On ne peut pour autant en déduire que le droit international ait été modifié, comme on l'a parfois affirmé. Il faut en effet relever que les États européens n'ont, dans leur ensemble, pas prétendu agir sur la base d'un nouveau " droit d'ingérence ". Au contraire, plusieurs hauts dirigeants politiques ont tenu à affirmer, lors d'un débat consacré à cette question devant l'Assemblée générale de l'ONU, que le Kosovo ne devait pas être considéré comme un précédent ouvrant la voie à un retour au régime juridique permissif qui caractérisait le XIXe siècle. Quant à l'énorme majorité des États de la planète, elle s'est très explicitement prononcée contre ce " soi-disant droit d'intervention ", pour reprendre l'expression utilisée par les 132 États membres du Groupe des 77 dans une résolution adoptée à ce sujet.

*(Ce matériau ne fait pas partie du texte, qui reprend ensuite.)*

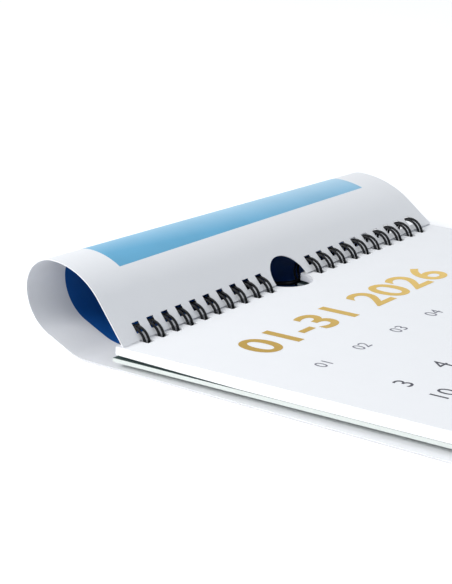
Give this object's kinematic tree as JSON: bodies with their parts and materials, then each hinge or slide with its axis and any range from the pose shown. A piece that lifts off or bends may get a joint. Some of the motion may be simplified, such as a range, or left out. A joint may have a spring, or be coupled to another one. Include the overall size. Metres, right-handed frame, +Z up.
{
  "type": "wall calendar",
  "caption": "Wire-bound A4 wall calendar lying flat, with its cover sheet turned over the wire and curled back under the block of month leaves.",
  "frame": {"origin": "on the table, under the middle of the whole object's bounding box", "axes": "+Z up from the table, +Y from the foot of the page towards the binding wire, +X along the wire"},
  "size_m": [0.2164, 0.3422, 0.0356],
  "materials": {
    "cover_paper": "coated satin paper, 300 g/m2",
    "leaf_paper": "smooth matt white paper",
    "grey_card": "uncoated grey board",
    "binding_wire": "black nylon-coated steel wire",
    "hanger_wire": "black coated steel wire"
  },
  "bodies": {
    "binding": {"cover_sheet": "cover_paper", "back_card": "grey_card", "wire_comb_left": "binding_wire", "wire_comb_right": "binding_wire"},
    "leaves": {"month_leaves": "leaf_paper"},
    "hanger": {"hanger": "hanger_wire"}
  },
  "joints": [
    {"name": "leaves_turn", "type": "hinge", "parent": "binding", "child": "leaves", "pos_m": [0.00317, 0.12683, 0.00695], "axis": [-1, 0, 0], "range_deg": [0, 45], "deforming": ["cover_sheet"]},
    {"name": "hanger_swing", "type": "hinge", "parent": "binding", "child": "hanger", "pos_m": [0.00317, 0.12953, 0.0039], "axis": [1, 0, 0], "range_deg": [0, 75]}
  ]
}
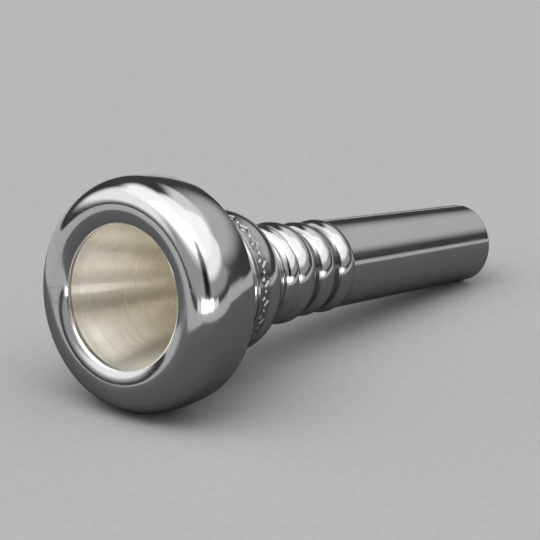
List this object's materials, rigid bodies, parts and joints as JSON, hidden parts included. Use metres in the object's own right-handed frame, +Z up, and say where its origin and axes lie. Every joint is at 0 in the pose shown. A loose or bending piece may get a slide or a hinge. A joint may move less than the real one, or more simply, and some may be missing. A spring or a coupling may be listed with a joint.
{
  "type": "brass instrument mouthpiece",
  "caption": "Silver-plated brass mouthpiece with a thick polished rim, satin V-shaped cup, engraved collar and tapered shank with turned beads; modelled to unscrew into rim, cup and shank.",
  "frame": {"origin": "centre of the shank's small end face, on the bore axis, where the taper enters the instrument", "axes": "+Y along the bore axis out of the shank's small end, so the rim and cup mouth face -Y; +Z up; +X to the right when looking along +Y"},
  "size_m": [0.028, 0.0639, 0.028],
  "materials": {
    "polished_plate": "mirror-polished silver plate on brass",
    "satin_plate": "satin pale silver plate on brass, lathe-turned inside the cup and polished on the collar"
  },
  "bodies": {
    "shank": {"shank": "polished_plate"},
    "cup": {"cup": "satin_plate"},
    "rim": {"rim": "polished_plate"}
  },
  "joints": [
    {"name": "cup_unscrews", "type": "slide", "parent": "shank", "child": "cup", "axis": [0, -1, 0], "range_m": [0, 0.012]},
    {"name": "rim_unscrews", "type": "slide", "parent": "cup", "child": "rim", "axis": [0, -1, 0], "range_m": [0, 0.015]}
  ]
}
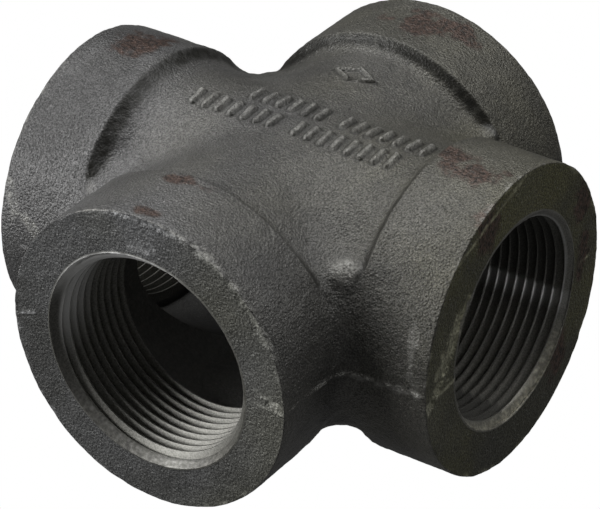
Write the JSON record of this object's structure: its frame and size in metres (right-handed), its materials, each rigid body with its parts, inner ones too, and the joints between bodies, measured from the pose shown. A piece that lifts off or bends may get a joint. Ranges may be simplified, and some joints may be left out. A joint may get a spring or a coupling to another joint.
{
  "type": "pipe cross fitting",
  "caption": "Banded cast iron pipe cross whose female taper-threaded ports, all in one plane, join two pipe runs at right angles.",
  "frame": {"origin": "where the port axes cross, midway between opposite port faces", "axes": "+X and +Y run out along the axes of two neighbouring ports, +Z is the face with the raised marks"},
  "size_m": [0.1082, 0.1082, 0.068],
  "materials": {
    "black_iron": "black, rough as-cast skin with traces of rust; threads and chamfers are cut metal"
  },
  "bodies": {
    "root": {"cross_body": "black_iron"}
  },
  "joints": []
}
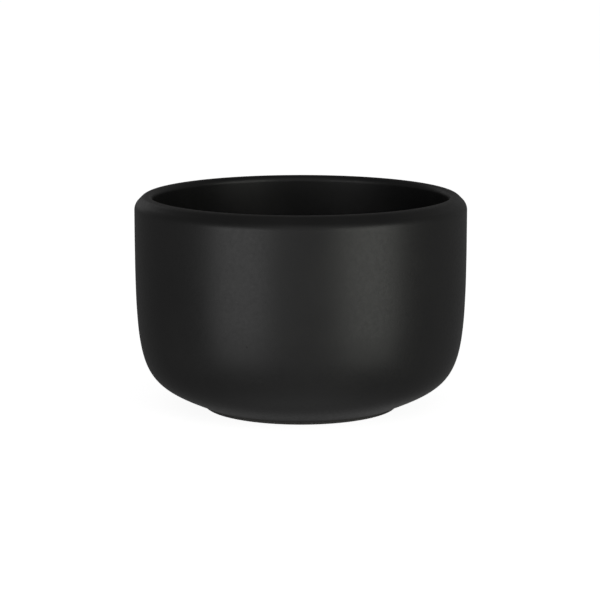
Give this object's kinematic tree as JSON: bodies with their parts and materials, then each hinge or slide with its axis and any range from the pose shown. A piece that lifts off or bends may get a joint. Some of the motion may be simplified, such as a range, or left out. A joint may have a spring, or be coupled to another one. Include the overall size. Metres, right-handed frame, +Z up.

Maintien des politiques d'ingérence : le droit instrumentalisé
Au-delà des discours légalistes qu'ils continuent de tenir, on peut penser que les États ont tout simplement intérêt à ce que le régime juridique interdisant le recours à la force ne soit pas remis en cause. Cet intérêt bien compris consiste à maintenir le principe de l'interdiction du recours à la force, et ce en vue de garantir un ordre international aussi stable que possible. Ceci n'empêche pas que, en certaines occasions, les grandes puissances estiment qu'une intervention militaire est nécessaire, même si elles n'ont pas reçu l'aval du Conseil de sécurité. Il faut rappeler à cet égard que l'ordre juridique et politique international reste largement décentralisé et ne connaît pas de gouvernement mondial susceptible de sanctionner les violations des règles juridiques existantes.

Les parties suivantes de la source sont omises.